Scientific classification
- Kingdom: Animalia
- Phylum: Chordata
- Class: Actinopterygii
- Order: Characiformes
- Family: Acestrorhamphidae
- Subfamily: Megalamphodinae
- Genus: Makunaima
- Species: M. guaporensis
- Binomial name: Makunaima guaporensis (C. H. Eigenmann, 1911)
- Synonyms: Astyanax guaporensis C.H. Eigenmann 1911;

= Makunaima guaporensis =

- Authority: (C. H. Eigenmann, 1911)
- Conservation status: LC
- Synonyms: Astyanax guaporensis C.H. Eigenmann 1911

Species of fish

Makunaima guaporensis is a species of freshwater ray-finned fish belonging to the family Acestrorhamphidae, the American tetras.

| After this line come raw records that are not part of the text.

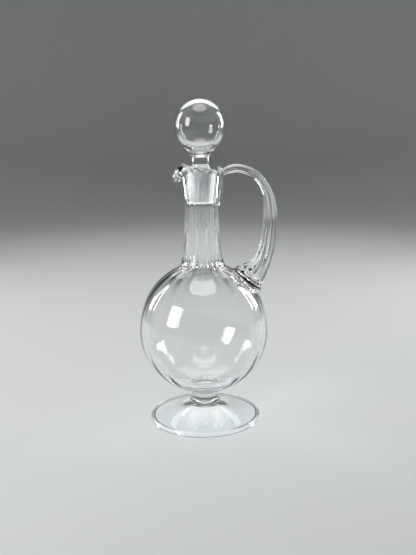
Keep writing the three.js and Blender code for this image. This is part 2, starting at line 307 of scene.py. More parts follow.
pontil_edge = (pontil_radius, foot_hollow_height)
pontil_floor = foot_hollow_height + pontil_depth
hollow = bezier(
    [
        pontil_edge,
        (foot_neck_radius + foot_neck_fillet, foot_hollow_height - hollow_top_drop),
        (foot_neck_radius + hollow_flare_reach, 0.48 * foot_hollow_height),
        (0.65 * rest_ring_inner, rim_bead_rise + hollow_edge_lift),
        (rest_ring_inner - rim_bead_width, rim_bead_rise),
    ],
    48,
)
bead = bezier(
    [
        (rest_ring_inner - rim_bead_width, rim_bead_rise),
        (rest_ring_inner - 0.8 * rim_bead_width, 0.4 * rim_bead_rise),
        (rest_ring_inner - 0.6 * rim_bead_width, 0.0),
        (rest_ring_inner, 0.0),
    ],
    12,
)
rim_top = (foot_radius - rim_top_inset, foot_rim_thickness)
rim = bezier(
    [
        (rest_ring_outer, 0.0),
        (foot_radius - rim_rounding, rim_rounding),
        (foot_radius + 1.5 * rim_rounding, 0.5 * foot_rim_thickness),
        (foot_radius - rim_rounding, foot_rim_thickness + 2.0 * rim_rounding),
        rim_top,
    ],
    24,
)
slope = bezier(
    [
        rim_top,
        (0.6 * foot_radius, 1.4 * foot_rim_thickness),
        (foot_neck_radius + foot_flare_reach, foot_height - foot_flare_drop),
        (foot_neck_radius + foot_neck_fillet, foot_height - foot_neck_drop),
        (foot_neck_radius, foot_height),
    ],
    60,
)
pontil_mark = bezier([(pole_radius, pontil_floor), (0.7 * pontil_radius, pontil_floor), pontil_edge], 16)
places, finish = outline(
    (pontil_mark, clear),
    (hollow, clear),
    (bead, clear),
    ([(rest_ring_inner, 0.0), (rest_ring_outer, 0.0)], clear),
    (rim, clear),
    (slope, clear),
    ([(foot_neck_radius, foot_height), (pole_radius, foot_height)], welded),
)
foot = closed_skin("foot_glass", rings_round(places[:, :1], places[:, 1:]), turned_finish(finish))
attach(foot, "jug")
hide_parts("foot")


# Collar: a ring of soda glass wound hot round the joint between foot and stem.
# It is rounded in the fire and fused to both.
collar_radius = 14.05
collar_height = 5.4
collar_bulge = 0.5
collar_top_inset = 0.35
stem_radius = 12.0
collar_bottom = foot_height
stem_bottom = collar_bottom + collar_height
collar_side = bezier(
    [
        (foot_neck_radius, collar_bottom),
        (collar_radius, collar_bottom),
        (collar_radius + collar_bulge, collar_bottom + 0.45 * collar_height),
        (collar_radius - collar_top_inset, collar_bottom + 0.9 * collar_height),
        (stem_radius, stem_bottom),
    ],
    36,
)
places, finish = outline(
    ([(pole_radius, collar_bottom), (foot_neck_radius, collar_bottom)], welded),
    (collar_side, clear),
    ([(stem_radius, stem_bottom), (pole_radius, stem_bottom)], welded),
)
collar = closed_skin("collar_glass", rings_round(places[:, :1], places[:, 1:]), turned_finish(finish))
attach(collar, "jug")
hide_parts("stem_collar")


# Stem: a short waisted post of solid soda glass that carries the globe.
# It is drawn out hot and fused to the collar below and to the globe above.
stem_waist_below = 11.3
stem_waist_above = 11.4
stem_height = 5.6
bottle_bottom = stem_bottom + stem_height
stem_side = bezier(
    [
        (stem_radius, stem_bottom),
        (stem_waist_below, stem_bottom + 0.35 * stem_height),
        (stem_waist_above, stem_bottom + 0.7 * stem_height),
        (stem_radius, bottle_bottom),
    ],
    24,
)
places, finish = outline(
    ([(pole_radius, stem_bottom), (stem_radius, stem_bottom)], welded),
    (stem_side, clear),
    ([(stem_radius, bottle_bottom), (pole_radius, bottle_bottom)], welded),
)
stem = closed_skin("stem_glass", rings_round(places[:, :1], places[:, 1:]), turned_finish(finish))
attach(stem, "jug")
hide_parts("stem")


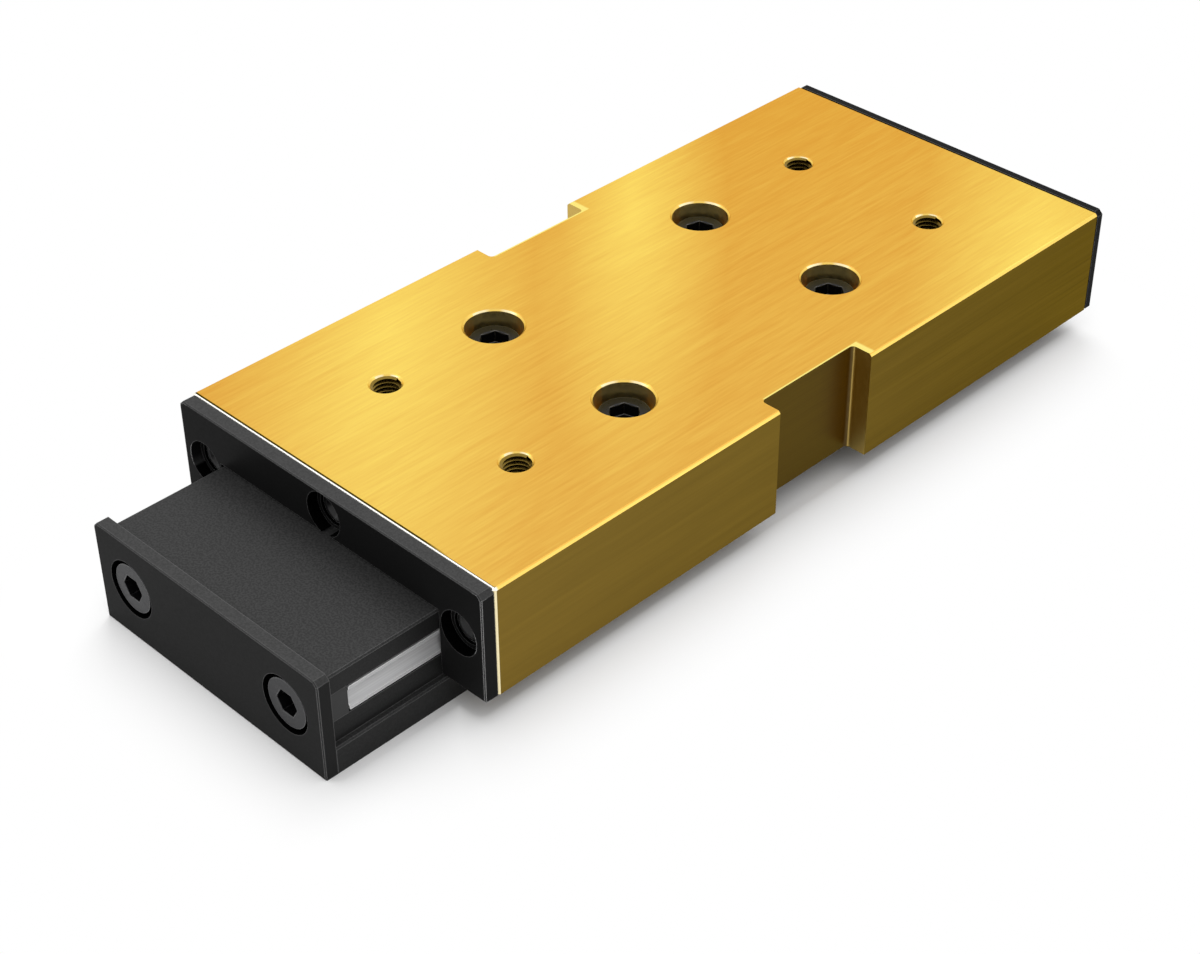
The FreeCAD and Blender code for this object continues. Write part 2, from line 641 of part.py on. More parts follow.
def cylinder_block():
    """The cylinder body, with its bore, screw holes and air passages."""
    body = block(-block_half, block_half, BLOCK_START, block_end, block_bottom, block_top)
    corners = [edge for edge in body.Edges if edge.BoundBox.ZLength > block_height / 2]
    body = body.makeChamfer(BLOCK_EDGE, corners)
    groove = BORE_DIAMETER + 2 * CIRCLIP_GROOVE
    cuts = [bored(BORE_DIAMETER, BLOCK_START, block_end)]
    for y in (front_circlip_y, rear_circlip_y):
        cuts.append(bored(groove, y, y + CIRCLIP_THICKNESS))
    for x, y in grid(BORE_SPACING_X, BORE_START, BORE_SPACING_Y):
        cuts.append(cylinder(M5_DIAMETER, BLOCK_HOLE_DEPTH, Vector(x, y, block_top), -AXIS_Z))
    for y in port_ys:
        top = Vector(0, y, block_top)
        cuts.append(cylinder(PASSAGE_DIAMETER, block_height / 2, top, -AXIS_Z))
        cuts.append(cylinder(PASSAGE_SEAL_DIAMETER, PASSAGE_SEAL_DEPTH, top, -AXIS_Z))
    return body.cut(cuts)


def air_passage_seals():
    """Two seals where the air passages cross from the housing into the block."""
    return [
        ring(
            PASSAGE_SEAL_DIAMETER, PASSAGE_DIAMETER, PASSAGE_SEAL_DEPTH,
            Vector(0, y, block_top), -AXIS_Z,
        )
        for y in port_ys
    ]


def rod_gland():
    """The bush that closes the front of the bore and guides the rod."""
    plug = bored(BORE_DIAMETER - 2 * PLUG_CLEARANCE, gland_start, chamber_start)
    rod_bore = bored(ROD_DIAMETER + 2 * RUNNING_CLEARANCE, gland_start, chamber_start)
    seal_space = bored(ROD_DIAMETER + 2 * ROD_SEAL_WIDTH, chamber_start - ROD_SEAL_LENGTH, chamber_start)
    return plug.cut([rod_bore, seal_space])


def rod_seal():
    """The lip seal round the rod."""
    start = chamber_start - ROD_SEAL_LENGTH
    outer = bored(ROD_DIAMETER + 2 * ROD_SEAL_WIDTH, start, chamber_start)
    return outer.cut(bored(ROD_DIAMETER + 2 * RUNNING_CLEARANCE, start, chamber_start))


def circlip(y):
    """A spring ring with a gap at its top, in its groove at y."""
    outer = BORE_DIAMETER + 2 * CIRCLIP_GROOVE - 2 * THREAD_CLEARANCE
    clip = bored(outer, y, y + CIRCLIP_THICKNESS)
    clip = clip.cut(bored(outer - 2 * CIRCLIP_WIDTH, y, y + CIRCLIP_THICKNESS))
    gap = block(-CIRCLIP_GAP / 2, CIRCLIP_GAP / 2, y, y + CIRCLIP_THICKNESS, bore_z, bore_z + outer)
    return clip.cut(gap)


def cylinder_end_cap():
    """The plug in the rear of the bore, grooved for its seal."""
    cap = bored(BORE_DIAMETER - 2 * PLUG_CLEARANCE, chamber_end, rear_circlip_y)
    return cap.cut(end_cap_seal())


def end_cap_seal():
    """The sealing ring round the end cap."""
    start = chamber_end + CAP_SEAL_START
    outer = bored(BORE_DIAMETER - 2 * PLUG_CLEARANCE, start, start + CAP_SEAL_WIDTH)
    inner = bored(BORE_DIAMETER - 2 * CAP_SEAL_DEPTH, start, start + CAP_SEAL_WIDTH)
    return outer.cut(inner)


def bumper(y):
    """A rubber ring that stops the piston softly."""
    return ring(BUMPER_DIAMETER, BUMPER_HOLE, BUMPER_THICKNESS, Vector(0, y, bore_z), AXIS_Y)


def piston_ring(start, width, diameter):
    """A ring let into the piston."""
    y = piston_start + start
    outer = bored(diameter, y, y + width)
    return outer.cut(bored(BORE_DIAMETER - 2 * PISTON_GROOVE_DEPTH, y, y + width))


def piston():
    """The piston, with grooves for its seal and its magnet."""
    outer = BORE_DIAMETER - 2 * PISTON_CLEARANCE
    body = bored(outer, piston_start, piston_start + PISTON_LENGTH)
    spigot = bored(PISTON_SPIGOT_DIAMETER, piston_start, piston_start + PISTON_LENGTH)
    grooves = [
        piston_ring(PISTON_SEAL_START, PISTON_SEAL_WIDTH, outer),
        piston_ring(MAGNET_START, MAGNET_WIDTH, outer),
    ]
    return body.cut([spigot] + grooves)


def piston_rod():
    """The rod, from its thread in the slide to the piston on its spigot."""
    thread_start = pocket_start - ROD_THREAD_LENGTH
    thread = bored(ROD_DIAMETER - 2 * THREAD_CLEARANCE, thread_start, pocket_start + NUT_THICKNESS)
    shaft = bored(ROD_DIAMETER, pocket_start + NUT_THICKNESS, piston_start)
    spigot = bored(PISTON_SPIGOT_DIAMETER, piston_start, piston_start + PISTON_LENGTH)
    return joined([thread, shaft, spigot])


def rod_lock_nut():
    """The nut that locks the rod in the slide."""
    nut = hexagon(NUT_WIDTH, NUT_THICKNESS, Vector(0, pocket_start, bore_z), AXIS_Y)
    return nut.cut(bored(ROD_DIAMETER, pocket_start, pocket_start + NUT_THICKNESS))


def export(name, shape):
    """Write one piece, moved into the frame, as a file of its own."""
    solids = shape if isinstance(shape, list) else [shape]
    whole = Part.makeCompound(solids) if len(solids) > 1 else solids[0]
    whole.translate(Vector(0, -frame_shift, 0))
    whole.exportStep(os.path.join("parts", name + ".step"))


def main():
    """Build every piece and write it."""
    os.makedirs("parts", exist_ok=True)
    outer = BORE_DIAMETER - 2 * PISTON_CLEARANCE
    pieces = {
        "housing_block": housing_block(),
        "front_end_plate": front_end_plate(),
        "rear_end_plate": rear_end_plate(),
        "front_plate_screws": front_plate_screws(),
        "rear_plate_screws": rear_plate_screws(),
        "cylinder_block": cylinder_block(),
        "cylinder_screws": cylinder_screws(),
        "rod_gland": rod_gland(),
        "rod_seal": rod_seal(),
        "gland_circlip": circlip(front_circlip_y),
        "cylinder_end_cap": cylinder_end_cap(),
        "end_cap_seal": end_cap_seal(),
        "end_cap_circlip": circlip(rear_circlip_y),
        "air_passage_seals": air_passage_seals(),
        "front_bumper": bumper(chamber_start),
        "rear_bumper": bumper(chamber_end - BUMPER_THICKNESS),
        "right_outer_race": outer_race(),
        "left_outer_race": mirrored(outer_race()),
        "slide_rail": slide_rail(),
        "tool_plate": tool_plate(),
        "tool_plate_screws": tool_plate_screws(),
        "right_inner_race": inner_race(),
        "left_inner_race": mirrored(inner_race()),
        "race_end_stops": race_end_stops(),
        "piston": piston(),
        "piston_seal": piston_ring(PISTON_SEAL_START, PISTON_SEAL_WIDTH, outer),
        "piston_magnet": piston_ring(MAGNET_START, MAGNET_WIDTH, outer),
        "piston_rod": piston_rod(),
        "rod_lock_nut": rod_lock_nut(),
        "right_ball_cage": ball_cage(),
        "left_ball_cage": mirrored(ball_cage()),
        "right_balls": balls(),
        "left_balls": [mirrored(ball) for ball in balls()],
    }
    for name, shape in pieces.items():
        export(name, shape)


main()
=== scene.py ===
# %% [markdown]
# A pneumatic linear slide stands extended on a pale floor. The imported model gives every rigid
# piece at its real size, so this script dresses it and adds the fine detail that a model for a
# machine shop leaves out: threads, rounded screw heads and true balls. It loads the frame first,
# and measures the boxes of single pieces where it needs them.

import bpy
import json
import math
from mathutils import Matrix, Vector


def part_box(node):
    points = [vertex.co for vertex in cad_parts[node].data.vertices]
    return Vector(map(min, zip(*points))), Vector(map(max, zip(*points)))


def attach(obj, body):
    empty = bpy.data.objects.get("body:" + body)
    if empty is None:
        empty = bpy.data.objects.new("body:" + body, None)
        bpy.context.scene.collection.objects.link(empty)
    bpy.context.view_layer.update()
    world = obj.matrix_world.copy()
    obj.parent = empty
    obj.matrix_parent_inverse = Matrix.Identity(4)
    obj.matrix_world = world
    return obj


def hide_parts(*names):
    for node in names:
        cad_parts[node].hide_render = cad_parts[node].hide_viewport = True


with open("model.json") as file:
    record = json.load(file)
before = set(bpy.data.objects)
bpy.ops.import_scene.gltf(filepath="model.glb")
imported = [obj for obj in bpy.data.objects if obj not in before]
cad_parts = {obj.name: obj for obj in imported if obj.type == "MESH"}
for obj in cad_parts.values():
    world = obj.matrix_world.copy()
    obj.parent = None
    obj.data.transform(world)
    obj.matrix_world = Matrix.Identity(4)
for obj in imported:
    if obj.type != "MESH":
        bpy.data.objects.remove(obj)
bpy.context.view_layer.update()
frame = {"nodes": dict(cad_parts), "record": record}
nodes = frame["nodes"]
mounts = {mount["name"]: mount for mount in frame["record"]["mounts"]}
scene = bpy.context.scene
MM = 0.001

# %% [markdown]
# The camera stands at the front right, a little over a third of a right angle above the table.
# A long lens keeps the edges of the housing almost parallel, as in a catalogue picture. Its place,
# aim and lens were found by matching the corners and holes of the housing to the picture.

# %% Camera
CAMERA_PLACE = Vector((224.2, -229.2, 233.1)) * MM
CAMERA_AIM = Vector((26.9, -31.7, 25.2)) * MM
CAMERA_LENS = 69.55
CAMERA_ROLL = math.radians(-0.365)


def make_camera():
    """The camera at the picture's place, looking at a point on the housing's top face."""
    data = bpy.data.cameras.new("camera")
    data.lens = CAMERA_LENS
    data.sensor_width = 36.0
    data.clip_start = 0.01
    camera = bpy.data.objects.new("camera", data)
    scene.collection.objects.link(camera)
    aim = (CAMERA_AIM - CAMERA_PLACE).to_track_quat("-Z", "Y").to_matrix().to_4x4()
    camera.matrix_world = Matrix.Translation(CAMERA_PLACE) @ aim @ Matrix.Rotation(CAMERA_ROLL, 4, "Z")
    scene.camera = camera
    return camera


print(make_camera().name, "lens", CAMERA_LENS)

# %% [markdown]
# A node tree reads best when each node takes one short line. Shader trees and geometry trees are
# both node trees, so one small class makes and joins the nodes of either kind.

# %% Node trees


class Nodes:
    """A node tree under construction."""

    def __init__(self, tree, prefix):
        self.tree = tree
        self.prefix = prefix

    def add(self, kind, *values, **settings):
        """A new node. Plain values fill its inputs in order, and capital names fill them by name."""
        made = self.tree.nodes.new(self.prefix + kind)
        for name, value in settings.items():
            if name[0].islower():
                setattr(made, name, value)
        for socket, value in zip(made.inputs, values):
            self.fill(socket, value)
        for name, value in settings.items():
            if name[0].isupper():
                self.fill(made.inputs[name.replace("_", " ")], value)
        return made

    def fill(self, socket, value):
        """Join a socket or a node's first output to an input, or set the input's plain value."""
        if isinstance(value, bpy.types.Node):
            value = value.outputs[0]
        if isinstance(value, bpy.types.NodeSocket):
            self.tree.links.new(value, socket)
        elif value is not None:
            socket.default_value = value

    def calc(self, kind, *values):
        """One step of arithmetic."""
        made = self.tree.nodes.new("ShaderNodeMath")
        made.operation = kind
        for socket, value in zip(made.inputs, values):
            self.fill(socket, value)
        return made.outputs[0]


print("node helper:", Nodes.__name__)

# %% [markdown]
# Every finish starts from the same shader, with its plain numbers set on the shader's own inputs.
# Patterns read object coordinates in metres, so their scales are true sizes: a noise scale of 1000
# has grains of about a millimetre. A stretch well under one draws the grain out along an axis.

# %% Finishes


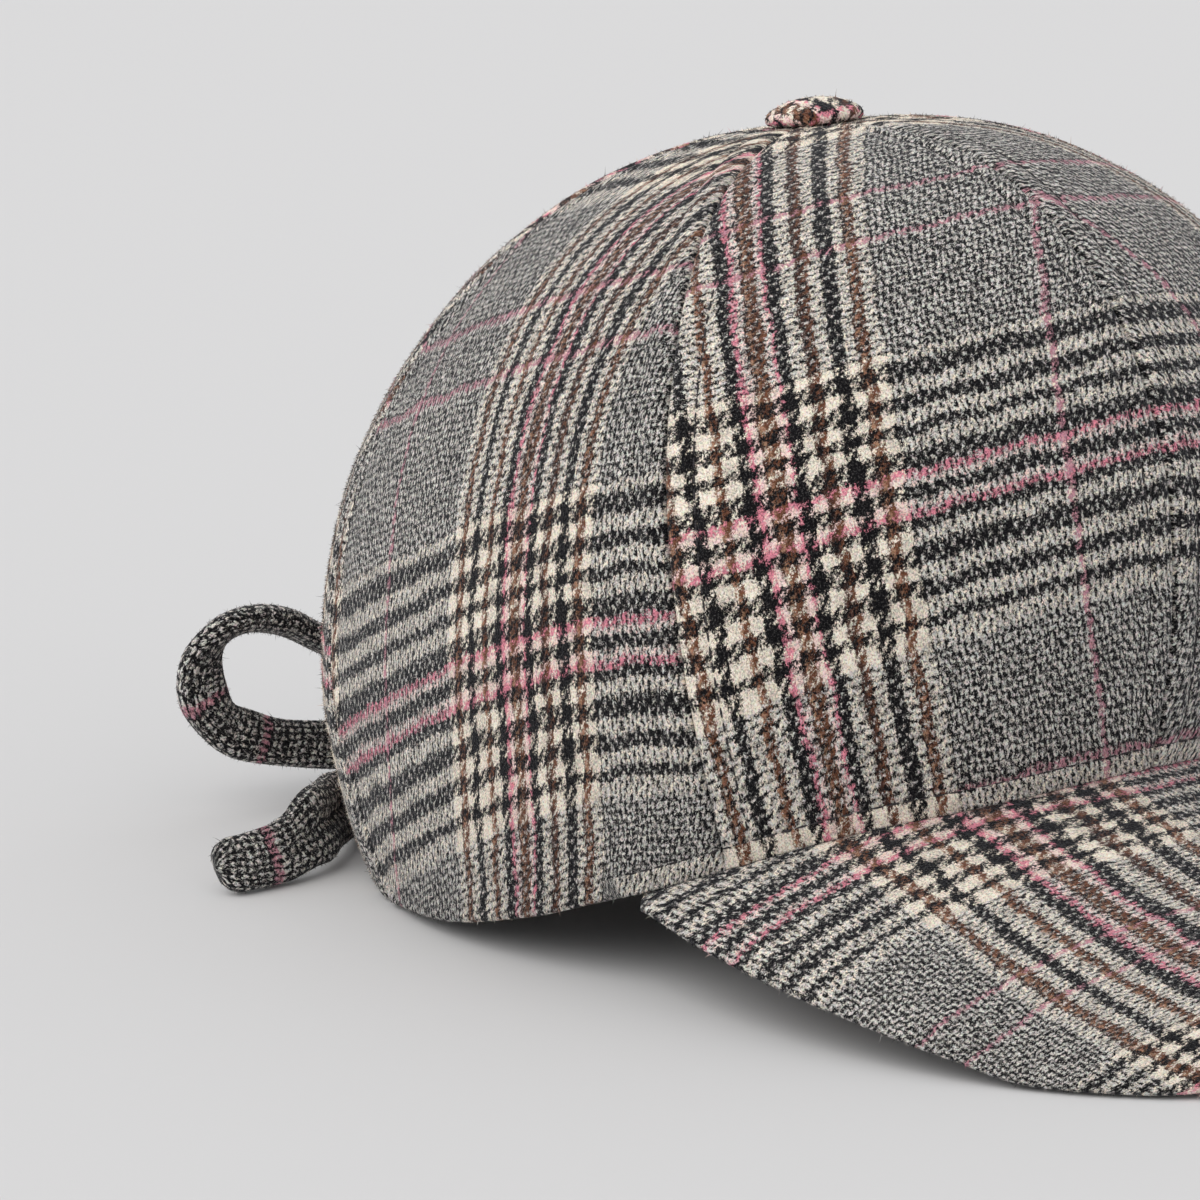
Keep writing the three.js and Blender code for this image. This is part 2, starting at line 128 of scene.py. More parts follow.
FOOT_STRIP = np.array([0, .12, .35, .7, 1.3, 2.0, 2.9, 3.3, 3.6, 3.65, 4.0, 5.0, 6.2, 8.0])
BAND_HEIGHT, BAND_WEFT, BAND_THREAD = 3.62, -38.2, 0.7
ROWS_LENGTH, ROWS_ABOVE_FOOT = 190.0, 72
GORE_COLUMNS, ARCH_COLUMNS, ARCH_MARGIN, STRIP_SHARE = 25, 12, 1.04, 0.42
LEVEL_BELOW, SMOOTH_BELOW = 6, 12
CHECK_MIDDLE, CHECK_UNIT = 90, 50


def smooth_table(rows, keys):
    """Heights between the rows of a table, on a curve that never overshoots them."""
    x, y = np.array(rows, float).T
    slope = np.diff(y) / np.diff(x)
    both = slope[:-1] * slope[1:]
    tangent = np.zeros(len(x))
    rising = both > 0
    tangent[1:-1][rising] = (2 * both[rising]) / (slope[:-1] + slope[1:])[rising]
    keys = np.asarray(keys, float)
    row = np.clip(np.searchsorted(x, keys) - 1, 0, len(x) - 2)
    span = x[row + 1] - x[row]
    t = np.clip((keys - x[row]) / span, 0, 1)
    return ((2 * t ** 3 - 3 * t ** 2 + 1) * y[row] + (t ** 3 - 2 * t ** 2 + t) * span * tangent[row]
            + (3 * t ** 2 - 2 * t ** 3) * y[row + 1] + (t ** 3 - t ** 2) * span * tangent[row + 1])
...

This species is endemic to the Rio Madeira drainage system in Bolivia and Brazil. M. guaporensis was first formally described as Astyanax guaporensis in 1911 by the German-born American ichthyologist Carl H. Eigenmann, with its type locality given as the Rio Guaporé at Maciel, Brazil. In 2020, it was designated as the type species of the new genus Makunaima by the Argentine ichthyologists Guillermo Enrique Terán, Mauricio F. Benítez and Juan Marcos Mirande. Makunaima is classified within the subfamily Megalamphodinae, the red tetras, of the American tetra family Acestrorhamphidae within the suborder Characoidei of the order Characiformes.